Granted, those folks made a stupid decision to buy the house in the first place, but when you’re looking at paying twice what the house is worth, PLUS the prospect that the house will never again see the value that you paid, PLUS the bank won’t do a short sale or work out some kind of deal with you, then why the hell not walk away?
What incentive is there to stay? Some sense of duty that you signed a contract with the bank? Lemme tell you, I’d get over that real quick. There’s a remedy in there for people who no longer want to continue in the contract. They’re simply making use of it. What’s the big deal?
When a contract is no longer a contract and you can just walk away from it, the economy suffers more than it already is suffering.
When people do this and add more homes to the list of homes that are for sale in a buyers market with no buyers, they only add to the problem of sinking house prices. The house price slump further reinforces itself due to contracts broken by those who choose to get out at someone else's expense.
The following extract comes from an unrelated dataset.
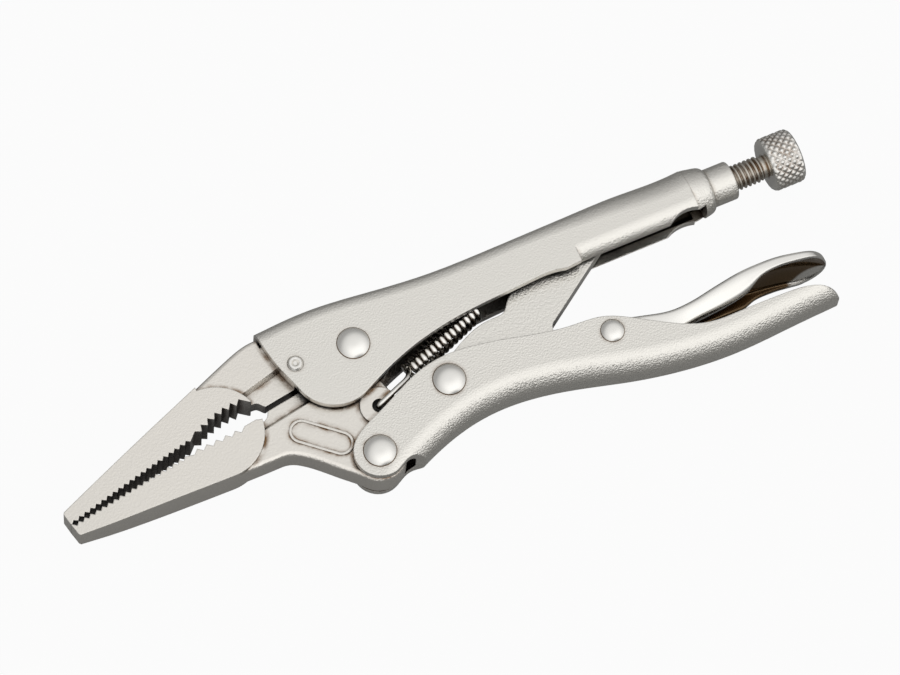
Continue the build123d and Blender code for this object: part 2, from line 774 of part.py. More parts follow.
with BuildPart() as adjusting_knob:
    with BuildSketch(across(knob_start)):
        with Locations((0, screw_axis)):
            Circle(knob_radius)
    extrude(amount=knob_length)
    fillet(adjusting_knob.edges().sort_by(Axis.X)[-1], knob_round)
    fillet(adjusting_knob.edges().sort_by(Axis.X)[0], knob_shoulder)
    with BuildSketch(across(knob_start)):
        with Locations((0, screw_axis)):
            Circle(spigot_radius + rivet_fit)
    extrude(amount=spigot_length + rivet_fit, mode=Mode.SUBTRACT)

write(adjusting_knob, "adjusting_knob")


# ------------------------------------------------------------- rivets and pins
def domed_rivet(place, shank, head, rise, name):
    """A rivet through both cheeks with a shallow dome on each."""
    with BuildPart() as rivet:
        with BuildSketch(side):
            with Locations(place):
                Circle(shank)
        extrude(amount=handle_half, both=True)
        bulge = (head * head + rise * rise) / (2 * rise)
        for flank in (1, -1):
            with BuildPart(mode=Mode.PRIVATE) as dome:
                with BuildSketch(raised(flank * handle_half)):
                    with Locations(place):
                        Circle(head)
                extrude(amount=flank * (rise + 1))
                with Locations(side * Location((place[0], place[1], flank * (handle_half + rise - bulge)))):
                    Sphere(bulge, mode=Mode.INTERSECT)
            add(dome.part)
    write(rivet, name)


domed_rivet(main_pivot, rivet_radius, head_radius, head_rise, "main_pivot_rivet")
domed_rivet(lower_pivot, rivet_radius, head_radius, head_rise, "jaw_handle_rivet")
domed_rivet(link_pivot, rivet_radius, head_radius, head_rise, "link_rivet")
domed_rivet(lever_pivot, lever_rivet_radius, lever_head_radius, lever_head_rise, "release_lever_rivet")

with BuildPart() as jaw_stake_pin:
    with BuildSketch(raised(-handle_half)):
        with Locations(stake_place):
            Circle(stake_radius)
    extrude(amount=2 * handle_half)
    for flank in (1, -1):
        with BuildSketch(raised(flank * handle_half)) as foot:
            with Locations(stake_place):
                Circle(stake_radius)
        extrude(foot.sketch, amount=flank * stake_rise, taper=35)
        with BuildSketch(raised(flank * (handle_half + stake_rise))) as mouth:
            with Locations(stake_place):
                Circle(stake_dimple)
        extrude(mouth.sketch, amount=-flank * stake_rise, taper=35, mode=Mode.SUBTRACT)

write(jaw_stake_pin, "jaw_stake_pin")


# --------------------------------------------------------------- return spring
# A close coil between the lug on the moving jaw and the tab in the fixed handle,
# with a leg and a bent hook at each end.
def in_side(x, y, z=0.0):
    """A point of the side plane, raised off it."""
    return (pivot_x + x, pivot_y + y, stand_height + z)


hook_x = anchor_place[0] + anchor_thick / 2 + 0.6
hook_y = anchor_place[1]
leg_bend = 0.7

with BuildPart() as return_spring:
    with BuildLine() as coil_line:
        coil = Helix(
            pitch=coil_pitch, height=coil_pitch * coil_turns, radius=coil_radius,
            center=in_side(*coil_start), direction=(1, coil_slope, 0), lefthand=True,
        )
    with BuildSketch(Plane(origin=coil @ 0, z_dir=coil % 0)) as coil_wire:
        Circle(wire_radius)
    sweep(coil_wire.sketch, path=coil_line.line, is_frenet=True)
    # front leg, off the top of the coil, along the upper face of the lug and down
    # through its hole
    front_root = (coil @ 0) + (coil % 0) * 0.3
    with BuildLine() as front_leg:
        leg = FilletPolyline(
            front_root, in_side(8.2, -6.6, 1.9), in_side(7.6, -10.2, 3.4), in_side(4.6, -11.9, lug_face),
            in_side(lug_place[0], lug_place[1], lug_face), in_side(lug_place[0], lug_place[1], -pad_half),
            radius=leg_bend,
        )
    with BuildSketch(Plane(origin=leg @ 0, z_dir=leg % 0)) as front_wire:
        Circle(wire_radius)
    sweep(front_wire.sketch, path=front_leg.line)
    # rear leg, off the coil, straight through the tab and turned aside behind it
    rear_root = (coil @ 1) - (coil % 1) * 0.3
    with BuildLine() as rear_leg:
        leg = FilletPolyline(
            rear_root, in_side(26.0, 0.3, -1.7), in_side(28.0, -0.6, -1.9), in_side(33.5, hook_y, 0),
            in_side(hook_x, hook_y, 0), in_side(hook_x, hook_y, 2.0), radius=leg_bend,
        )
    with BuildSketch(Plane(origin=leg @ 0, z_dir=leg % 0)) as rear_wire:
        Circle(wire_radius)
    sweep(rear_wire.sketch, path=rear_leg.line)

write(return_spring, "return_spring")
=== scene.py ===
import json
import math

import bpy
import numpy as np
from bpy.props import FloatProperty, FloatVectorProperty, IntProperty, PointerProperty
from mathutils import Matrix, Vector


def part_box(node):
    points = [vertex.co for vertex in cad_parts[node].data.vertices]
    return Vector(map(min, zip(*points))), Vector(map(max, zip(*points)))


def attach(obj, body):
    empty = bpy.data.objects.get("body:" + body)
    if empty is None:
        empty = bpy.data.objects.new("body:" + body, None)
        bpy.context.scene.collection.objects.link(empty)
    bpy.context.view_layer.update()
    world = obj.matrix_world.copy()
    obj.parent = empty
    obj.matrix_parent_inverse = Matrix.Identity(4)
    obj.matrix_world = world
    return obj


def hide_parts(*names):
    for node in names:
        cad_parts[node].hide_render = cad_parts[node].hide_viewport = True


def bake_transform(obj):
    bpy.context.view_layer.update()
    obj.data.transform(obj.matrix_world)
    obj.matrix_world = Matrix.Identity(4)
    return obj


bl_info = {
    "name": "Locking pliers finish",
    "version": (1, 0, 0),
    "blender": (4, 5, 0),
    "location": "View3D > Sidebar > Pliers",
    "description": "Dresses the frame of long-nose locking pliers: finishes, lever, rivets, thread, spring",
    "category": "Object",
}

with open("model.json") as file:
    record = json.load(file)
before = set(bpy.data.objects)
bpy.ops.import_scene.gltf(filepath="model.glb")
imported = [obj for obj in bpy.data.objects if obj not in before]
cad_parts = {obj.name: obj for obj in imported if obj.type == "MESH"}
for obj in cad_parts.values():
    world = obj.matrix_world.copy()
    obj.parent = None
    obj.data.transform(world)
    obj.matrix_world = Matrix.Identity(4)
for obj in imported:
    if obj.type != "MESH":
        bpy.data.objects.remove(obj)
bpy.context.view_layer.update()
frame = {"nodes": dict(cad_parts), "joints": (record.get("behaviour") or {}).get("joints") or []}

MM = 0.001
JOINTS = {joint["name"]: joint for joint in frame["joints"]}
PIVOT = Vector(JOINTS["jaw_pivot"]["pos_m"])

FLAT_WEAR = 0.62            # share of the grain's depth that is worn off the broad flats
FLAT_LIMITS = (0.80, 0.99)  # how upright a surface is where the wear starts and where it is full
COARSE_SCALE = 0.22         # the coarse grain's scale, as a share of the fine one's
PATCH_SCALE = 420.0
PATCH_LIMITS = (0.30, 0.62)
# corner marks: a brown residue with painted shade where the corners close in; how open a surface is where
# they start and where they are full
CORNERS = {"Open": 0.99, "Closed": 0.78}
# painted shade deep inside: how open a surface is where the painted shade starts and where it is full,
# without patches
PAINTED_SHADE_LIMITS = {"Open": 0.58, "Closed": 0.28, "Patchy": 0.0}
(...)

This is not a victimless exercise...
The deal was for a loan to be given and for it to be repaid. The contract contains language for what happens after the promise is broken, but the fact remains that a scumbag broke a promise.
Your rationalization for a scumbag is spoken in used-car-salesman-ese and falls flat. Ugh.
It's not a "big deal", if one has no ethics, honesty, morality, integrity etc. No big deal at all.